Send back exactly the lines from the opening line of the records below through the one with "the foot's underside.".

INPUT FOR THIS TASK ::

+++

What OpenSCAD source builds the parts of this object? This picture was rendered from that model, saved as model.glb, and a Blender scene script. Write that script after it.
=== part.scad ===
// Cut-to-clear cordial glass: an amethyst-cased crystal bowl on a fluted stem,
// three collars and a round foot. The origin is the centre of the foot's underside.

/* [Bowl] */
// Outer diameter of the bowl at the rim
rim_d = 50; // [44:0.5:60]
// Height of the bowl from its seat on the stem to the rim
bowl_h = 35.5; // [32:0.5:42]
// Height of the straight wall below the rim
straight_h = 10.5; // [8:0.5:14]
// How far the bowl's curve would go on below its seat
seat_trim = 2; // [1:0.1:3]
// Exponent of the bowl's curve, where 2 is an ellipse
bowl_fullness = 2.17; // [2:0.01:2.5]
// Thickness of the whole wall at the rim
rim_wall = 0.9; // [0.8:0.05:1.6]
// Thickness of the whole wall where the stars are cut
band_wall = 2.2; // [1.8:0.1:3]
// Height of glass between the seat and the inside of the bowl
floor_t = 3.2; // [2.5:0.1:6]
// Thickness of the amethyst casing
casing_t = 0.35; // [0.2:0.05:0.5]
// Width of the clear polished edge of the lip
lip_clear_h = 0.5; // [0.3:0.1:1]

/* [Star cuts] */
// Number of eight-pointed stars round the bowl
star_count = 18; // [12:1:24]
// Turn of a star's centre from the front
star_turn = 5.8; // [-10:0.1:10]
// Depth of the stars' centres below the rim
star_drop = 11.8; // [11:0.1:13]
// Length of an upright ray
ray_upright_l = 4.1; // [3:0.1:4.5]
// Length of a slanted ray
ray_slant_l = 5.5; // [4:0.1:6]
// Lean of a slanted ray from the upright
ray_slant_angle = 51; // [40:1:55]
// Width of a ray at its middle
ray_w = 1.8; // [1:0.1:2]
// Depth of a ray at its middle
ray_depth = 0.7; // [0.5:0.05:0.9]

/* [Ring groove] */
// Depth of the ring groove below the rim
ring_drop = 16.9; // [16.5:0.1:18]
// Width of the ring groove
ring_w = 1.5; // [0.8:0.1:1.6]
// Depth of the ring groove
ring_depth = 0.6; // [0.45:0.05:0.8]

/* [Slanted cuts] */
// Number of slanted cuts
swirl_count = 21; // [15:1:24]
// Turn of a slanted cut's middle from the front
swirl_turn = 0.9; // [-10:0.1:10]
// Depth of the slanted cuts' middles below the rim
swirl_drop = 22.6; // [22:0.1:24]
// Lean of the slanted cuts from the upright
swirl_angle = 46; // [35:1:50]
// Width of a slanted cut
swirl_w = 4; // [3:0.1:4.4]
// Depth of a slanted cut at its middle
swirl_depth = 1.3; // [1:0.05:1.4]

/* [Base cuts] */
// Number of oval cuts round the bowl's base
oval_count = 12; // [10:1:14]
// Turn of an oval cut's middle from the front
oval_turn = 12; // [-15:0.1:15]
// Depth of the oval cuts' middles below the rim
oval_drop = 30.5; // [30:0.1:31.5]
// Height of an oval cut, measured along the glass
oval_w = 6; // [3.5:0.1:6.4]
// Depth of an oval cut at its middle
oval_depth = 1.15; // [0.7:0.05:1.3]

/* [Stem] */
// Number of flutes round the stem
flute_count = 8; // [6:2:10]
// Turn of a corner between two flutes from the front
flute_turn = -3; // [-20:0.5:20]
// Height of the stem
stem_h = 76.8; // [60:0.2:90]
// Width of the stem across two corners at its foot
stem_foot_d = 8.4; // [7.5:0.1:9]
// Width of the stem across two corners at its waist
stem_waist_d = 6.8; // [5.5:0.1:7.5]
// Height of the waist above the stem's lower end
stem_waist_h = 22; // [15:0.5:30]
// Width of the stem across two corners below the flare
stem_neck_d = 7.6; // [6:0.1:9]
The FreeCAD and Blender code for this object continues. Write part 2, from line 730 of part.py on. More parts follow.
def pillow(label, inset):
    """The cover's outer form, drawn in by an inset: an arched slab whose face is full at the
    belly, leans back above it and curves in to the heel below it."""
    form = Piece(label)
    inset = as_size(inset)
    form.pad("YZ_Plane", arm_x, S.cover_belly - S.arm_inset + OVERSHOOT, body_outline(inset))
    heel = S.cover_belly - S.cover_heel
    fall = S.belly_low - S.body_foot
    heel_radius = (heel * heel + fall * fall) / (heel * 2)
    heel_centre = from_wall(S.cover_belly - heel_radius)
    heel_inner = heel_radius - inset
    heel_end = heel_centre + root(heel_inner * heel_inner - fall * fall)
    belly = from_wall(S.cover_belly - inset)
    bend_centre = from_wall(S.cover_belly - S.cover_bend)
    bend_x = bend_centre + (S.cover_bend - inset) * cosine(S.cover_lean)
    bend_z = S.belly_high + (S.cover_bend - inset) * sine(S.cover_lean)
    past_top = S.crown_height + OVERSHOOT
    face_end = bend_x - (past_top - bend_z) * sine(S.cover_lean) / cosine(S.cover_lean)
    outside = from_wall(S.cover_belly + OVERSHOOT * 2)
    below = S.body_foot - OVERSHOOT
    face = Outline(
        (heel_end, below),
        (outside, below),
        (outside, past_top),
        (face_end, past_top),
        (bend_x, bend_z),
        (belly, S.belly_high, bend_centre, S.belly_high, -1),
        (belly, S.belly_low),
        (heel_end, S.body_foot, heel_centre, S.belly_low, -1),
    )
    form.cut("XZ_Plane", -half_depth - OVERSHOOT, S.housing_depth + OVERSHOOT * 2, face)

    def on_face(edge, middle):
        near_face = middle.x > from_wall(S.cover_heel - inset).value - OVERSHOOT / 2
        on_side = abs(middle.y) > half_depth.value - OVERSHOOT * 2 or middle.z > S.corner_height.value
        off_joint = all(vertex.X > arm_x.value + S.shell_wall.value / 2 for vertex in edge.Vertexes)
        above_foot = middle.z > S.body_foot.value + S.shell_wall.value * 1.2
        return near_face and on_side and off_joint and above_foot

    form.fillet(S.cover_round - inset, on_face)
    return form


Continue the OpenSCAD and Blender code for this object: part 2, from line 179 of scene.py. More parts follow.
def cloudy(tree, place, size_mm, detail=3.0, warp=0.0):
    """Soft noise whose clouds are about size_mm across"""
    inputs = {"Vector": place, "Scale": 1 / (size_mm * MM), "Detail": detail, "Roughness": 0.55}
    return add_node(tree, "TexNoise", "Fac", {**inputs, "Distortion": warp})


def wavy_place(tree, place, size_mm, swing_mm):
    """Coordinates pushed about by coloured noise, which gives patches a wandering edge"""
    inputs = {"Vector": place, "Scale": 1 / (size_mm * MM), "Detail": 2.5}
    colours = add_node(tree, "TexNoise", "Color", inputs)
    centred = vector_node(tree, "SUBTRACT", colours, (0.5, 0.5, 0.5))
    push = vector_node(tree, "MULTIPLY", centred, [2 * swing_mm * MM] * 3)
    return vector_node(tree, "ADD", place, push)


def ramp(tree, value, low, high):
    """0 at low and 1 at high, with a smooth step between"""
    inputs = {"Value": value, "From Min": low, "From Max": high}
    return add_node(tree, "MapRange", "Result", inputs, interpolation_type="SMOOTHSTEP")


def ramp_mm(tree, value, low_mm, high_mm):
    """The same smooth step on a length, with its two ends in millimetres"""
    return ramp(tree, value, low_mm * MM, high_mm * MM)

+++

RESPONSE ::
What OpenSCAD source builds the parts of this object? This picture was rendered from that model, saved as model.glb, and a Blender scene script. Write that script after it.
=== part.scad ===
// Cut-to-clear cordial glass: an amethyst-cased crystal bowl on a fluted stem,
// three collars and a round foot. The origin is the centre of the foot's underside.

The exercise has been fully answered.